Meret Schneider: Glanz, Gloria und das Fundament der Demokratie

Ich gebe zu, ich habe ein bisschen Angst vor der Halbierungsinitiative. Diese will, wir haben es alle des Langen und Breiten mitbekommen, die Rundfunkgebühren von 335 auf 200 Franken kürzen mit dem ursprünglich vorgeschobenen Ziel, die Haushaltsbudgets der Bürgerinnen und Bürger zu entlasten.
Vorgeschoben deshalb, weil selbst Thomas Matter, Nationalrat SVP, mittlerweile konstatiert, es sei ihm selbstverständlich nicht nur um die Radio- und Fernsehgebühren gegangen. Vor allem wolle er mit der Halbierungsinitiative auch die tendenziöse Berichterstattung stoppen. Und auch Nationalrätin Céline Amaudruz (SVP) polemisiert mit den Worten: “Würden wir alle so denken, handeln und abstimmen, wie die SRG uns lenkt, wären wir alle proeuropäisch, sozialistisch und unkritisch gegenüber Bundesbern.”
Aus den Reihen der SVP sind diese Zitate wenig überraschend, reihen sie sich doch ein in die gesamteuropäische Bewegung der rechtspopulistischen Parteien, die den öffentlich-rechtlichen Medien mit gezielter Diffamierung und Desinformation erst Glaubwürdigkeit und dann finanzielle Mittel entziehen wollen. Wortmeldungen der SVP sind teilweise geradezu Paraphrasen ihrer Gesinnungskollegen in Österreich und Deutschland, namentlich Kickl, Höcke, Weidel, die einen vergleichbaren Kreuzzug gegen die öffentlichen-rechtlichen Medien fahren.
Untersuchungen zeigen, dass die SRG maximal ausgewogen Bericht erstattet, in Talkshows stets beide Positionen einlädt und sogar die Redeminuten gezählt werden. Ausserdem kann Unausgewogenheit und andere Kritik bei der Ombudsstelle beanstandet und es können Gegendarstellungen verlangt werden. Faktenbasierter und neutraler kann man kaum Bericht erstatten und auch die Beanstandungen zeigen, dass durchaus auch viel Kritik von links eingeht – ein gutes Zeichen für die Ausgewogenheit, wenn sich sowohl links als auch rechts benachteiligt fühlen.

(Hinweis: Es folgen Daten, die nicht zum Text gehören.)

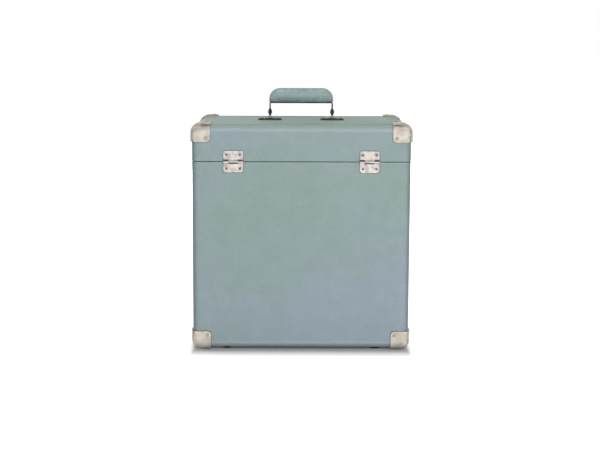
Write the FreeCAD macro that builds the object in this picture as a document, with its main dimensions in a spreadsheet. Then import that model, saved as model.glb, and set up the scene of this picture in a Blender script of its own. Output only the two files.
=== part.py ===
"""Record carrying case: a covered wooden box with a hinged lid, draw latches and a folding handle.

The frame is in millimetres, +Z up, with the origin on the floor under the middle of the case.
The hinges are on the -Y side and the latches on the +Y side.
"""

import FreeCAD, Part
import os
import re

import Sketcher

V = FreeCAD.Vector

SIZES = {
    # case
    "case_width": 357,
    "case_depth": 230,
    "base_height": 310,
    "lid_height": 60.5,
    "seam_gap": 0.9,
    "seam_round": 0.9,
    "corner_radius": 14.5,
    "edge_radius": 11.5,
    "board_thickness": 9,
    "cover_thickness": 1,
    "base_cover_rise": 6.5,
    "base_cover_gap": 0.5,
    # lining
    "liner_thickness": 2.5,
    "floor_liner_thickness": 3,
    "lip_height": 8,
    "lip_clearance": 0.8,
    "lid_lining_thickness": 1.2,
    "lid_lining_start": 10,
    # corner guards
    "guard_proud": 2.8,
    "guard_sheet": 1,
    "guard_reach": 33,
    "guard_drop": 31.4,
    "guard_round": 6,
    "guard_slot_width": 1.6,
    "guard_slot_length": 14,
    "guard_notch_length": 3.5,
    "guard_rivet_reach": 26.9,
    "guard_rivet_drop": 25.2,
    # rivets and screws
    "rivet_head_radius": 3.1,
    "rivet_head_height": 0.9,
    "rivet_radius": 1.3,
    "rivet_length": 8,
    "screw_head_radius": 3.2,
    "screw_head_height": 0.85,
    "screw_radius": 1.5,
    "screw_length": 7.5,
    "screw_cross_width": 1.1,
    "screw_cross_length": 4,
    "screw_cross_depth": 0.65,
    # feet
    "foot_height": 4.6,
    "foot_radius": 8.5,
    "foot_taper": 0.7,
    "foot_round": 0.6,
    "foot_recess_radius": 3.8,
    "foot_recess_depth": 2.6,
    "foot_inset_side": 55.5,
    "foot_inset_face": 24.5,
    # hinges
    "hinge_inset": 67.8,
    "hinge_width": 31.8,
    "leaf_height": 17.5,
    "leaf_thickness": 1.2,
    "leaf_upper_round": 1.5,
    "leaf_lower_round": 4.2,
    "knuckle_radius": 2.3,
    "knuckle_gap": 0.4,
    "knuckle_relief": 1.3,
    "centre_knuckle_length": 15.4,
    "hinge_pin_radius": 1.1,
    "hinge_pin_end": 0.5,
    "pin_clearance": 0.05,
    "hinge_screw_x": 11.05,
    "hinge_screw_z": 11.3,
    # handle
    "handle_span": 106.3,
    "strap_thickness": 2.2,
    "strap_width": 12,
    "strap_bend": 1.2,
    "strap_end_round": 5.8,
    "strap_rise": 15,
    "pivot_height": 13.6,
    "grip_height": 23.4,
    "grip_depth": 25.6,
    "grip_overhang": 0.3,
    "grip_corner_radius": 18.5,
    "grip_top_round": 10,
    "grip_under_round": 3,
    "bracket_length": 40,
    "bracket_depth": 24,
    "bracket_thickness": 1.8,
    "bracket_round": 4,
    "platform_length": 17,
    "platform_depth": 14,
    "platform_height": 1,
    "ear_thickness": 0.9,
    "ear_clearance": 0.1,
    "ear_radius": 5.5,
    "pivot_rivet_radius": 1.6,
    "pivot_head_radius": 3,
    "pivot_head_height": 1.2,
    "bracket_screw_x": 14,
    "bracket_screw_y": 7.5,
    # latches
    "latch_inset": 78.5,
    "latch_base_width": 26,
    "latch_base_top": 8,
    "latch_base_bottom": 38,
    "latch_plate_thickness": 1.2,
    "latch_plate_round": 3,
    "latch_pivot_stand": 5,
    "latch_pivot_drop": 14,
    "latch_pin_radius": 1,
    "latch_ear_radius": 2,
    "latch_ear_thickness": 1.2,
    "latch_ear_x": 4.4,
    "lever_half_width": 6.8,
    "lever_flange_thickness": 1,
    "lever_sheet": 1,
    "lever_gap": 2.7,
    "lever_top": 0.6,
    "lever_length": 26,
    "lever_round": 3,
    "latch_rivet_x": 8.6,
    "latch_rivet_drop": 31,
    "latch_rivet_high_drop": 17.5,
    "wire_radius": 1.1,
    "wire_bend": 2.6,
    "loop_stand": 3.4,
    "loop_half_width": 8.7,
    "loop_pivot_rise": 9,
    "loop_bar_drop": 22,
    "cam_clearance": 0.08,
    "hanger_width": 26,
    "hanger_bottom": 3,
    "hanger_top": 19,
    "barrel_radius": 2.2,
    "barrel_half_length": 5.6,
    "hanger_rivet_rise": 15,
    # one overrun serves all cuts
    "overrun": 3,
}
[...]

Meine Sorge bezüglich der Initiative sind jedoch nicht die Rechtspopulisten, die wie Salzsäure im Fundament der Demokratie den Boden einer gemeinsamen, faktenbasierten Realität langsam aber stetig zersetzen wollen. Meine Sorge gilt der SRG selbst, die mit den kürzlich getätigten, vermeintlich strategischen Schritten gegen die Halbierungsinitiative zunehmend auch Zustimmung von links verliert. Da sind die Sparmassnahmen von 270 Millionen, d.h. 1000 Vollzeitstellen bis 2029. Das scheinbar konzeptlose Wegstreichen beliebter Formate wie Gesichter und Geschichten (ehem. Glanz und Gloria). Oder der Schulterschluss zwischen den Privaten und der SRG, im Zuge dessen sich die SRG verpflichtet hat, Online-Aktivitäten künftig zu reduzieren, was in Anbetracht der Entwicklung geradezu anachronistisch anmutet.
Und so sehr ich mit diesen Entwicklungen nicht einverstanden bin, so sehr rufe ich alle Demokraten und Demokratinnen dazu auf, nicht aus Frust der Initiative zuzustimmen und der SRG einen Denkzettel zu verpassen. Für einen Denkzettel ist diese Initiative einfach zu gefährlich und das Fundament der Demokratie zu fragil. Eine Korrektur der Entwicklungen der SRG, eine Anpassung des Auftrags oder eine offene Kritik an Sparmassnahmen und Personalkürzungen können in anderem Rahmen problemlos erfolgen. Eine schlichte Finanzmittelkürzung mit der Musk’schen Kettensäge ist jedoch brandgefährlich für den Zusammenhalt und die gemeinsame Identität einer Gesellschaft.
Das gilt insbesondere heute in Zeiten, in denen die Medienvielfalt schrumpft und sich Desinformation ausbreitet. Die öffentlich-rechtlichen Medien bilden hier ein Gegengewicht. In Ländern, in denen sie stark sind, sind die Menschen besser informiert und die politische Debatte pluralistischer, besagt eine Studie des Reuters-Institut für Journalismus-Studien der Universität Oxford. Und politische Teilhabe, eine gemeinsame Faktenbasis und der Zusammenhalt der Bevölkerung sind in diesen Zeiten so wichtig wie nie.